Reproduce exactly the opening lines of the listing, stopping after the line that contains "roll_diameter = 100.0" and including it.

+++ Supplied data

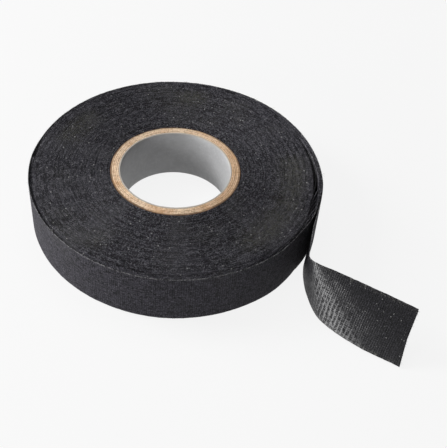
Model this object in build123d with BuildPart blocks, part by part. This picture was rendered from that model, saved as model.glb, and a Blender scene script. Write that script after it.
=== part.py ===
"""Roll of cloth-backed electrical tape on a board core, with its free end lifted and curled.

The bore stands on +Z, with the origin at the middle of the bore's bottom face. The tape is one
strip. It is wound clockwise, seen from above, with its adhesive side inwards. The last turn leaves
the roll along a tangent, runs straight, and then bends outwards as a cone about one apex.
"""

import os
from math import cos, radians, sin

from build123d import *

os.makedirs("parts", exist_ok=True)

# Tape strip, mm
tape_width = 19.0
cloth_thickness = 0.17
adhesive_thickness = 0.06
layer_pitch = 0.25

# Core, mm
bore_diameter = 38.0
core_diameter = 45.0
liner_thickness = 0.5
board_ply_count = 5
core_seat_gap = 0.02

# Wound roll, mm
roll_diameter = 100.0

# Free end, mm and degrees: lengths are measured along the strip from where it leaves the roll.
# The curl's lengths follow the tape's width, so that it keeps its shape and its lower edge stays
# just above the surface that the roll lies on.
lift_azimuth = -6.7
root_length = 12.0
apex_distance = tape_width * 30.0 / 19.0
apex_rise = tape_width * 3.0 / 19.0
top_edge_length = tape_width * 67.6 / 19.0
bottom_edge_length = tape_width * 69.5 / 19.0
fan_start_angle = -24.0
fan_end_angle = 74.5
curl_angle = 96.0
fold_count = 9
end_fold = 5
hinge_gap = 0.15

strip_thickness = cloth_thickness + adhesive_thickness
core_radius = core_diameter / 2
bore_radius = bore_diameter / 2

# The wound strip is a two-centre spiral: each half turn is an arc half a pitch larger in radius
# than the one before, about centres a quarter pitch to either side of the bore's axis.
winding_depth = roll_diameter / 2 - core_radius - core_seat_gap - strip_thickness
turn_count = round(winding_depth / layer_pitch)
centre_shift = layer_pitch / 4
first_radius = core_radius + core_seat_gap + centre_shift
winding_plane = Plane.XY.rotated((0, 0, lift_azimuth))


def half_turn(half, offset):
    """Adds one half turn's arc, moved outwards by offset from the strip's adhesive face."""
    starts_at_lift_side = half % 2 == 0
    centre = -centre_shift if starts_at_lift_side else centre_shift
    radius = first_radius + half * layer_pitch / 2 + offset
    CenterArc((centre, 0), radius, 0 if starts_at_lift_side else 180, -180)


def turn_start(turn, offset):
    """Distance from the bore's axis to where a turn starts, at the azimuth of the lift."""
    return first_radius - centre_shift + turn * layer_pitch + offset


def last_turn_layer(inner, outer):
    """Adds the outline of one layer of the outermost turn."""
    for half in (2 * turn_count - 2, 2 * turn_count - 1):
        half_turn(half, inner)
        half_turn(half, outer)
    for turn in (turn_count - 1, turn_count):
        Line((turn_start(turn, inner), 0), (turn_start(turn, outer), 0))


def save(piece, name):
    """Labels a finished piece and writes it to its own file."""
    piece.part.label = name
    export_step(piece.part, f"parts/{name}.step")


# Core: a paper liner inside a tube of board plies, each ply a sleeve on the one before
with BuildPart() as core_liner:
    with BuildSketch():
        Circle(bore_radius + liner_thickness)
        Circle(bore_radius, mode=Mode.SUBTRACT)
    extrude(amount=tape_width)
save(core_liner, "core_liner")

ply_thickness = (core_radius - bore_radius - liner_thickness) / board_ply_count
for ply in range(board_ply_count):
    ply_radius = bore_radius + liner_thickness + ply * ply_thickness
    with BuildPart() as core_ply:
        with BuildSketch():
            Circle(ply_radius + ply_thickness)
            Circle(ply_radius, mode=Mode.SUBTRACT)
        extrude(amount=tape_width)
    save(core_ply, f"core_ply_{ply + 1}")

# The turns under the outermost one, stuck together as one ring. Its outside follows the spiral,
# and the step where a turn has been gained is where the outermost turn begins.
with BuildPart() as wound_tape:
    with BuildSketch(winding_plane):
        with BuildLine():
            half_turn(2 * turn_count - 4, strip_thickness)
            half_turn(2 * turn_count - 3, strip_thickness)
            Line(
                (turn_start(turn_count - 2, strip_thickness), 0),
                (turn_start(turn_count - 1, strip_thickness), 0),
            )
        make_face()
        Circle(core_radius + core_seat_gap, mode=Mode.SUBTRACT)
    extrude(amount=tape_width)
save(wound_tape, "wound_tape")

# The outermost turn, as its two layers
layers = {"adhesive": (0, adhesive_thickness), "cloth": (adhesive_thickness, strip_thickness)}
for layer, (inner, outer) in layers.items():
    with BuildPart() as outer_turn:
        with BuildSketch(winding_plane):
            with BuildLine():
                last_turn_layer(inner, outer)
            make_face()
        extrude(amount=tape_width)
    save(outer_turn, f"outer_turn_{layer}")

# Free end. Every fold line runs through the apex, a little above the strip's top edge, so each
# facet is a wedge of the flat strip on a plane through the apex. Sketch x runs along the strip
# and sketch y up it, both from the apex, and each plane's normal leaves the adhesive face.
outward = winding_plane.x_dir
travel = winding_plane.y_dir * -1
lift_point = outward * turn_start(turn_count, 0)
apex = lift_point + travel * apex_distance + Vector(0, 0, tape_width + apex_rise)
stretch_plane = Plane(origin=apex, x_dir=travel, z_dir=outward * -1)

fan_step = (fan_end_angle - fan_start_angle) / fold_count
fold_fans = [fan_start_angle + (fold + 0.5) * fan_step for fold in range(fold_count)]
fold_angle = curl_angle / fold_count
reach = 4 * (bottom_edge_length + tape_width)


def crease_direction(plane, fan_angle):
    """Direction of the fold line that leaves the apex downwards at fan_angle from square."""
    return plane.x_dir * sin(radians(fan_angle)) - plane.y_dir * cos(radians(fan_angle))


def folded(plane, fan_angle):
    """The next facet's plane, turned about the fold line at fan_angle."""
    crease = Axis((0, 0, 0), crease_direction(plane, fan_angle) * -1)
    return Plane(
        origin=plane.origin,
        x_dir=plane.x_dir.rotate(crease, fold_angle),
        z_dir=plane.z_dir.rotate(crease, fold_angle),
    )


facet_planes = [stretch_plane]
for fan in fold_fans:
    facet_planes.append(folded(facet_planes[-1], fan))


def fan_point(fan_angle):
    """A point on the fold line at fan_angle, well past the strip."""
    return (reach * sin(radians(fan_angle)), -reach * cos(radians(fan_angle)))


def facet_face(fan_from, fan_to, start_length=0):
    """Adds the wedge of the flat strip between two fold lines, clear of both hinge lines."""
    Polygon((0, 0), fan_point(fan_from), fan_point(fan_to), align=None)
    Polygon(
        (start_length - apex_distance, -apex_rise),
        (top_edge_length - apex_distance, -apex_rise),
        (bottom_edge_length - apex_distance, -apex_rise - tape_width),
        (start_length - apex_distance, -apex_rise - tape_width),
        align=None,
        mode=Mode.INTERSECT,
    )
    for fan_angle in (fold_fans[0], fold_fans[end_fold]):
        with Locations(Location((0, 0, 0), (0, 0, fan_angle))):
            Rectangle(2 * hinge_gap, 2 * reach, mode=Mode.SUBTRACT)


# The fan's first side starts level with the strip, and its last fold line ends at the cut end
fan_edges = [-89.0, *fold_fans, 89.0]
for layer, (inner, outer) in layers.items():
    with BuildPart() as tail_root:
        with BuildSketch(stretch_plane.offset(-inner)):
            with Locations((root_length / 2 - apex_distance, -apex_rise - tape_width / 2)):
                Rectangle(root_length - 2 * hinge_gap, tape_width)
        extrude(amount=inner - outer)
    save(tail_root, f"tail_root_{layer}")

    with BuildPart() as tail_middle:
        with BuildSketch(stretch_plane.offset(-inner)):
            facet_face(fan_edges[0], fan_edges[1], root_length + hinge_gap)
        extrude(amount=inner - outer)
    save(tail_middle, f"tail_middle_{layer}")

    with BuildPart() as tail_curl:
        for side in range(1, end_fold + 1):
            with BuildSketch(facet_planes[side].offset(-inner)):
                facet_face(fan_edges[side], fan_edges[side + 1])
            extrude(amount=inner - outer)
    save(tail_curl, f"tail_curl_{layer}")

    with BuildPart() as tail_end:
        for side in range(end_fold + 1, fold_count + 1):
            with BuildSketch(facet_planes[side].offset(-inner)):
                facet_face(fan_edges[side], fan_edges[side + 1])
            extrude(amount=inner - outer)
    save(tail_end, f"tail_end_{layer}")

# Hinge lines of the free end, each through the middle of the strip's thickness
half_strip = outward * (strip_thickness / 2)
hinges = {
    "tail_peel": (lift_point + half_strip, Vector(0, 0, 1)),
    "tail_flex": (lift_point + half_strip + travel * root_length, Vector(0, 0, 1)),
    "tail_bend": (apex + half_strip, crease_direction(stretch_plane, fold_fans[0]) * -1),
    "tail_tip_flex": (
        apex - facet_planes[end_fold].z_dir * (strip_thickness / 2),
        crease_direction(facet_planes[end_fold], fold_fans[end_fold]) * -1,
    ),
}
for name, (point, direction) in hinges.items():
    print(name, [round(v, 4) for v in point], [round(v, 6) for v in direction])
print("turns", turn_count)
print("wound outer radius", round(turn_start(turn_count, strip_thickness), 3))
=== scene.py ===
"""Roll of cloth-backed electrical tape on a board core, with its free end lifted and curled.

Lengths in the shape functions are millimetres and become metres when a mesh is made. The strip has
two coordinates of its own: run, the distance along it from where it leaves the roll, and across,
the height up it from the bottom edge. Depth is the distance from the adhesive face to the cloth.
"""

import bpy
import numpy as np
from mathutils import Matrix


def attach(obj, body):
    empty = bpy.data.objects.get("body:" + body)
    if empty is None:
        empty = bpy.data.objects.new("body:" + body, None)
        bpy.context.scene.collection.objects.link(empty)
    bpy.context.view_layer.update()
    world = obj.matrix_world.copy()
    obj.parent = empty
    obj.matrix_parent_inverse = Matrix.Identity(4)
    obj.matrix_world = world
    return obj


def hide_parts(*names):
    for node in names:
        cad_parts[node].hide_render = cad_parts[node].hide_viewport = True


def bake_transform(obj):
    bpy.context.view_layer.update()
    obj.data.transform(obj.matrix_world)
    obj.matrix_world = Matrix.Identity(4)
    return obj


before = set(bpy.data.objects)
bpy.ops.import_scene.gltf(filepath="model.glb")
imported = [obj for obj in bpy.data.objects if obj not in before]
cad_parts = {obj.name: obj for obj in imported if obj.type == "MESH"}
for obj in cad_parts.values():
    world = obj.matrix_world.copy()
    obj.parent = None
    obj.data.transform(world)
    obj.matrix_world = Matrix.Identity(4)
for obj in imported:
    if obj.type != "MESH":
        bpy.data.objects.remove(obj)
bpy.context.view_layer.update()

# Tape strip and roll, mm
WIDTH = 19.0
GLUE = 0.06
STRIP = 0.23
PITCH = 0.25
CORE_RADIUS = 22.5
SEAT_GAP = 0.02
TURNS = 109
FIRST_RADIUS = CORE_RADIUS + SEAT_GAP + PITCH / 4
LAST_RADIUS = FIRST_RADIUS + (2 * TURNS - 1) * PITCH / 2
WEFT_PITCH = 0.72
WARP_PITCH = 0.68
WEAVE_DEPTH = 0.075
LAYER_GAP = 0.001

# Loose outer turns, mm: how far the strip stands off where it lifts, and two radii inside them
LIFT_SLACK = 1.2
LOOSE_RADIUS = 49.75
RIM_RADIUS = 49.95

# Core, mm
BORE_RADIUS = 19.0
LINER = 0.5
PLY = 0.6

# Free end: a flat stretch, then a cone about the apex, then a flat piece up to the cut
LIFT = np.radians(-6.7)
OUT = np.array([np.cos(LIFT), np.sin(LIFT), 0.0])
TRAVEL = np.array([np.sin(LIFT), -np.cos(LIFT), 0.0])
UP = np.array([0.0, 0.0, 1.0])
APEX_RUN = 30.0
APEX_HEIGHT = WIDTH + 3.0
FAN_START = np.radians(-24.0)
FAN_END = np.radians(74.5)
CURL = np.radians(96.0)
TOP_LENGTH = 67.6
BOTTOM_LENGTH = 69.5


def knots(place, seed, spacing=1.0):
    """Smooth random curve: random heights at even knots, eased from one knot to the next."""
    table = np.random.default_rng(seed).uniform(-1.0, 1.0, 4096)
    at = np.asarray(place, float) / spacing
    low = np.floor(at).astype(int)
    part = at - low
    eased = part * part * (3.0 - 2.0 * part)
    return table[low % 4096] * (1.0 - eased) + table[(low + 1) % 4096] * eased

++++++

**Output for this task:**
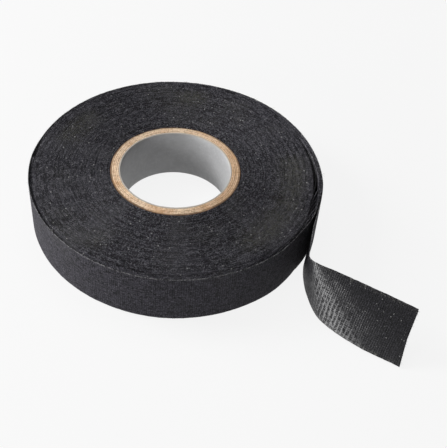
Model this object in build123d with BuildPart blocks, part by part. This picture was rendered from that model, saved as model.glb, and a Blender scene script. Write that script after it.
=== part.py ===
"""Roll of cloth-backed electrical tape on a board core, with its free end lifted and curled.

The bore stands on +Z, with the origin at the middle of the bore's bottom face. The tape is one
strip. It is wound clockwise, seen from above, with its adhesive side inwards. The last turn leaves
the roll along a tangent, runs straight, and then bends outwards as a cone about one apex.
"""

import os
from math import cos, radians, sin

from build123d import *

os.makedirs("parts", exist_ok=True)

# Tape strip, mm
tape_width = 19.0
cloth_thickness = 0.17
adhesive_thickness = 0.06
layer_pitch = 0.25

# Core, mm
bore_diameter = 38.0
core_diameter = 45.0
liner_thickness = 0.5
board_ply_count = 5
core_seat_gap = 0.02

# Wound roll, mm
roll_diameter = 100.0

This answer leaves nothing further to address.